The turmoil continues to rise as those who are used to historic class and race privileges find that they are unable to assert power in the same manner as their forefathers, even though they continue to exist with a large amount of privilege. From the celebration of the Confederacy and the complete erasure of slavery, what has become clear is that Whiteness feels threatened.
When people experience fear, they often react in illogical and unreasonable ways. This anger is further increased by political pundits like Ann Coulter who refer to the imminent elimination of a White majority as genocide. Right wing commentators hide behind the first amendment but the cost for their so-called free speech is going to be paid for by the innocent. Though the United States has elected its first African-American president, the division between people of colour and Whites continues to increase each day because Barack Obama has become representative of the government’s failure to uphold and maintain White supremacy.
It has been 15 years since Timothy McVeigh gave voice to the growing anger amongst disenfranchised White citizenry by blowing up the Alfred P. Murrah Federal Building and nothing has been done to quell the anger or hold those accountable for spreading hatred through speech that emboldened his actions. In fact, regulation has relaxed and this is evidenced by the fact that the right to carry concealed weapons has spread across the nation. This new freedom has not been accompanied by questions like: who do people need protection from and why is there such a driving desire to be armed?

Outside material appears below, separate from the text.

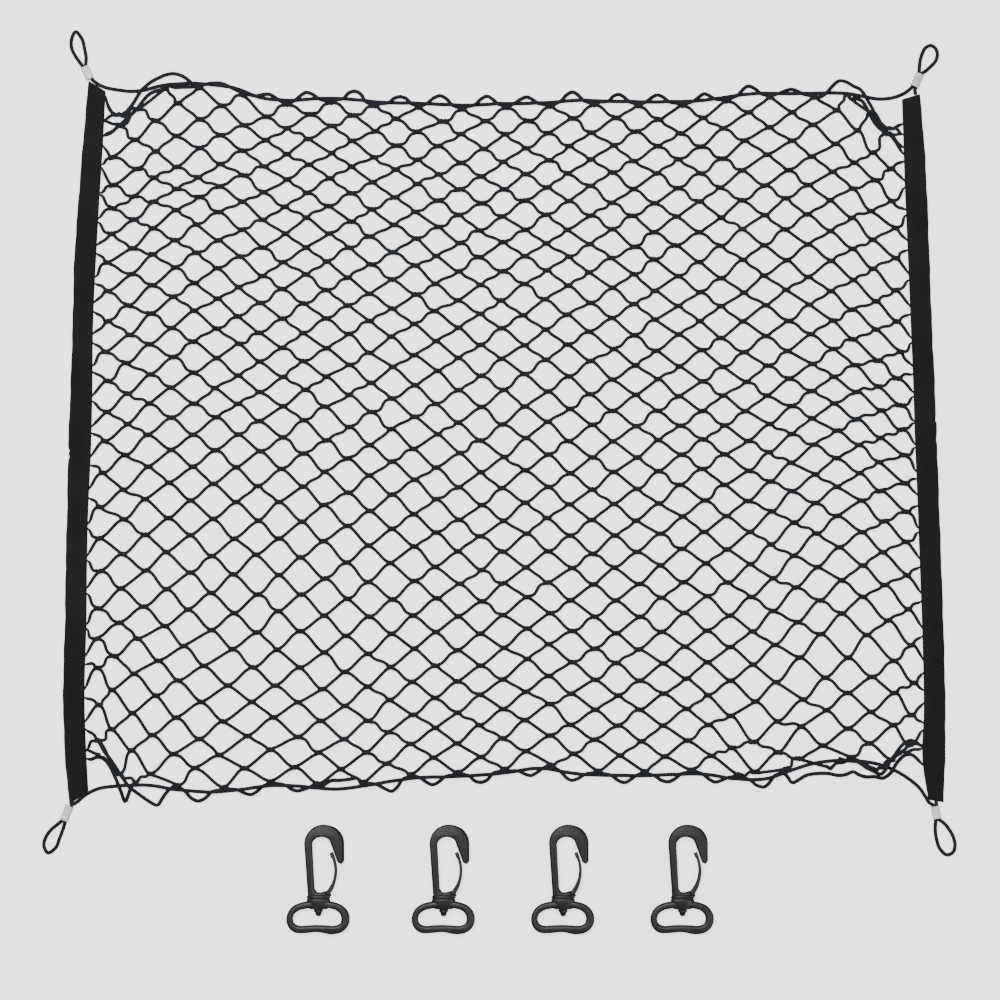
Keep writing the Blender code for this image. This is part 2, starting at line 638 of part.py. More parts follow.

It has become glaringly obvious that external pressures will lead to violence; however, waiting for a jihadist to jump out of the bushes ignores the very real threat that the angry, anti-government, White-Supremacist militia groups truly pose. McVeigh made it quite obvious that the face of terror is not necessarily Middle Eastern. Considering that appeasement proved to be problematic in the end to the allies, perhaps it is time to learn from the repeated lessons in history and tackle this situation with all of the attention and due diligence that it deserves.